Glen A. Larson, who was best known for creating the original versions of the TV series "Battlestar Galactica" and "Knight Rider," started in entertainment with three gold records for Capitol Records as a member of the Four Preps.
From the pop group, Larson made his way to TV and conquered it. After working on productions such as "The Fugitive," he signed a production deal with Universal. "Alias Smith and Jones" was the first project by which Larson gained a measure of popularity. Larson helped develop "The Six Million Dollar Man" from a novel ("Cyborg"), but was often accused of repurposing formats. He was even accused by George Lucas of infringement on "Star Wars." (Lucas lost the case.) The show Lucas referenced was "Battlestar Galactica," which, with its unheard-of $1-million-per-episode budget, did not last long but was an influential program in science fiction.

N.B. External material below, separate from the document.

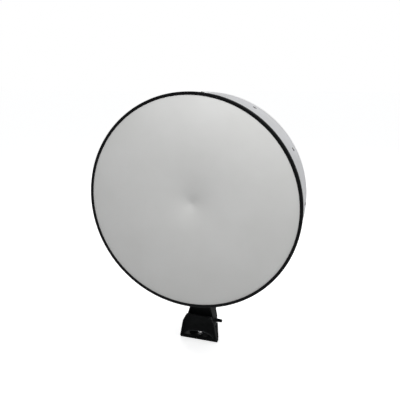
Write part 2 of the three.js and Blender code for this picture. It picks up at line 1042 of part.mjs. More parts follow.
// An upright plate between the arm's cheeks, slotted for the elevation lock bolt.
function elevationQuadrant() {
  const pivot = new THREE.Vector2(0, PIVOT_HEIGHT);
  const lockY = LOCK_POINT.y;
  const lockZ = LOCK_POINT.z - PIVOT_HEIGHT;
  const radius = Math.hypot(lockY, lockZ);
  const rest = Math.atan2(lockZ, lockY);
  const swing = degrees(ELEVATION_SWING);
  const bladeHalfWidth = 12;
  const blade = arcSlot(pivot, radius, bladeHalfWidth, rest - swing, rest + swing);
  const slot = arcSlot(pivot, radius, FASTENER.M8.hole, rest - swing, rest + swing);
  const foot = { front: 24, rear: 60, low: floorTop + GAP, high: floorTop + 14 };
  const low = pointFrom(pivot, radius + bladeHalfWidth - 1, rest - swing);
  const high = pointFrom(pivot, radius - bladeHalfWidth + 1, rest);
  const stem = outline([
    [foot.front, foot.low],
    [foot.rear, foot.low],
    [foot.rear, foot.high],
    [low.x, low.y],
    [high.x, high.y],
    [foot.front, foot.high],
  ]);
  const side = QUADRANT_HALF_THICKNESS;
  const body = join([
    solid(sideways(blade, -side, side)),
    solid(sideways(stem, -side, side)),
  ]);
  return geometryOf(cut(body, [solid(sideways(slot, -side - 1, side + 1))]));
}

add(part, "yoke", yoke(), MATERIALS.blackPaint);
add(
  part,
  "elevation_quadrant",
  elevationQuadrant(),
  MATERIALS.blackPaint,
);

// ---- elevation pivot ----

const pivot = new THREE.Group();
pivot.position.z = PIVOT_HEIGHT;
pivot.rotation.z = -Math.PI / 2; // fasteners drawn along Y now run along X
part.add(pivot);

const PIVOT_BOLT_END = 72; // it stands well out of its nut
const BUSH_RADIUS = 8;
const pivotSeat = FORK_HALF_WIDTH + GAP;
const washerThick = FASTENER.M8.thick;
const pivotHeadX = -pivotSeat - washerThick - GAP;

add(
  pivot,
  "elevation_bolt",
  hexBolt("M8", PIVOT_BOLT_END - pivotHeadX),
  MATERIALS.blackSteel,
).position.y = pivotHeadX;
add(
  pivot,
  "elevation_washer_left",
  washer("M8"),
  MATERIALS.blackSteel,
).position.y = -pivotSeat - washerThick;
add(
  pivot,
  "elevation_washer_right",
  washer("M8"),
  MATERIALS.blackSteel,
).position.y = pivotSeat;
const pivotNutStart = pivotSeat + washerThick + GAP;
add(pivot, "elevation_nut", hexNut("M8"), MATERIALS.blackSteel).position.y =
  pivotNutStart;

// A rubber cap covers the thread that stands out of the nut.
const CAP_WALL = 1.4;

function threadCap() {
  const bore = FASTENER.M8.radius + GAP;
  const outer = bore + CAP_WALL;
  const start = pivotNutStart + FASTENER.M8.nut + GAP;
  const inside = PIVOT_BOLT_END + GAP;
  const end = inside + CAP_WALL;
  return turned(
    [
      [0, inside],
      [bore, inside],
      [bore, start],
      [outer, start],
      [outer, end - 2],
      [outer - 2, end],
      [0, end],
    ],
    16,
  );
}

add(pivot, "thread_cap", threadCap(), MATERIALS.rubber);

const bushLength = FORK_HALF_WIDTH - PLATE - YOKE_EAR_HALF_WIDTH - 2 * GAP;
const pivotBush = () => bush(FASTENER.M8.radius + GAP, BUSH_RADIUS, bushLength);
add(pivot, "pivot_bush_left", pivotBush(), MATERIALS.plastic).position.y =
  -YOKE_EAR_HALF_WIDTH - GAP - bushLength;
add(pivot, "pivot_bush_right", pivotBush(), MATERIALS.plastic).position.y =
  YOKE_EAR_HALF_WIDTH + GAP;

// ---- elevation lock ----

const lock = new THREE.Group();
lock.position.set(0, LOCK_POINT.y, LOCK_POINT.z);
lock.rotation.z = -Math.PI / 2;
part.add(lock);

const lockSeat = LOCK_BOSS.outer + GAP;
const quadrantSide = QUADRANT_HALF_THICKNESS + GAP;
const lockSpacerLength = LOCK_BOSS.inner - GAP - quadrantSide;

add(
  lock,
  "elevation_lock_bolt",
  hexBolt("M8", 2 * lockSeat + 12),
  MATERIALS.blackSteel,
).position.y = -lockSeat;
add(lock, "elevation_lock_nut", hexNut("M8"), MATERIALS.zincSteel).position.y =
  lockSeat;
const LOCK_SPACER_RADIUS = 7;
const lockSpacer = () =>
  bush(FASTENER.M8.radius + GAP, LOCK_SPACER_RADIUS, lockSpacerLength);
add(lock, "lock_spacer_left", lockSpacer(), MATERIALS.zincSteel).position.y =
  -quadrantSide - lockSpacerLength;
add(lock, "lock_spacer_right", lockSpacer(), MATERIALS.zincSteel).position.y =
  quadrantSide;

// ---- base ----

const TAPPED_FROM = 1.5; // the tapped holes stop short of the underside

function basePlate() {
  const plate = solid(
    upright(footOutline(BASE_FRONT, BASE_REAR), 0, BASE_THICKNESS),
  );
  const tapped = (size, x, y) =>
    solid(
      rod(
        FASTENER[size].radius + GAP,
        TAPPED_FROM,
        BASE_THICKNESS + 1,
        "z",
        HOLE_SIDES,
      ).translate(x, y, 0),
    );
  const locks = azimuthLockPlaces().map(({ x, y }) => tapped("M8", x, y));
  return geometryOf(cut(plate, [tapped("M10", 0, 0), ...locks]));
}

add(part, "base_plate", basePlate(), MATERIALS.blackPaint);

// A bolt and washer screwed down into the base plate through the yoke's floor.
function downBolt(name, size, x, y, material) {
  const { thick } = FASTENER[size];
  const under = floorTop + GAP;
  const place = new THREE.Group();
  place.position.set(x, y, 0);
  place.rotation.x = -Math.PI / 2; // fasteners drawn along +Y now run along -Z
  part.add(place);
  add(place, `${name}_washer`, washer(size), material).position.y =
    -under - thick;
  const head = under + thick + GAP;
  add(
    place,
    `${name}_bolt`,
    hexBolt(size, head - TAPPED_FROM - 0.5),
    material,
  ).position.y = -head;
}

downBolt("azimuth", "M10", 0, 0, MATERIALS.zincSteel);
for (const { name, x, y } of azimuthLockPlaces()) {
  const material = name === "front" ? MATERIALS.zincSteel : MATERIALS.blackSteel;
  downBolt(`azimuth_lock_${name}`, "M8", x, y, material);
}

export default part;
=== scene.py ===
"""The looks of a shrouded parabolic dish antenna, built round its CAD frame. Everything is in metres."""

import json
import math
import random

import bmesh
import bpy
from mathutils import Matrix, Vector


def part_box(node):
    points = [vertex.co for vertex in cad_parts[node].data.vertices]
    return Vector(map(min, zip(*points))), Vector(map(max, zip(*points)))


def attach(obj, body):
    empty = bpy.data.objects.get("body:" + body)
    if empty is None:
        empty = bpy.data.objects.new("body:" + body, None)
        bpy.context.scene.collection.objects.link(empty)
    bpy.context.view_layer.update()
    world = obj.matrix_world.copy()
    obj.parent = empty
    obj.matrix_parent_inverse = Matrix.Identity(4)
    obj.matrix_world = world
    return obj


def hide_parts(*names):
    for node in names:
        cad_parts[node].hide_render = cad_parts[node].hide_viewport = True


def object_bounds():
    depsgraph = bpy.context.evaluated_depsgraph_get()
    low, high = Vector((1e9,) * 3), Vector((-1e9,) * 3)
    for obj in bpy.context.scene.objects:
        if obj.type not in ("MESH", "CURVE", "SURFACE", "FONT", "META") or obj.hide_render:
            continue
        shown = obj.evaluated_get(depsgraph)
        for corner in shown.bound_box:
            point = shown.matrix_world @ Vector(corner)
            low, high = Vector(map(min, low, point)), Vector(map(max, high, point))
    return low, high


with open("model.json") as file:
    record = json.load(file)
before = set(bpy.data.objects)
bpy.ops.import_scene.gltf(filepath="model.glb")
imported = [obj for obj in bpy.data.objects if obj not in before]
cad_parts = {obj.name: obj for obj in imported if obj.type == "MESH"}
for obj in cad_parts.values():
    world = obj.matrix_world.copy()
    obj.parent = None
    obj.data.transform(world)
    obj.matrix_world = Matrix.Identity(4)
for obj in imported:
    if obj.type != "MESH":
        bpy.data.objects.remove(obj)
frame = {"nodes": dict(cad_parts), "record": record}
cad_box = [list(corner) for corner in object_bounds()]

MM = 0.001
TURN = 2 * math.pi

# ---- camera and light ----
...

In the 1970s and 1980s, Larson produced a string of hits. Besides "Battlestar Galactica" and "Six Million Dollar Man," they included "Quincy, M.E." (1976), "Hardy Boys/Nancy Drew Mysteries" (1977), "The Fall Guy" (1977-1978), "B. J. and the Bear" (1979), "Buck Rogers in the 25th Century" (1979), "Magnum, P.I." (1980) and "Knight Rider" (1982).
Today's remake-addled television landscape has gone back to many of his productions, as "Bionic Woman," "Knight Rider" and "Battlestar Galactica" have all been re-introduced or "re-imagined" as contemporary series.
Larson never abandoned his musical roots, though, writing the theme songs for "The Fall Guy," "Battlestar Galactica," "B. J. and the Bear" and more, though some are disputed. Larson is listed as a writer and producer on the most recent incarnation of the "Battlestar" universe, Syfy's "Caprica" television series.
Larson died Nov. 14, 2014, of complications related to esophageal cancer at the UCLA Medical Center in Santa Monica. He was 77.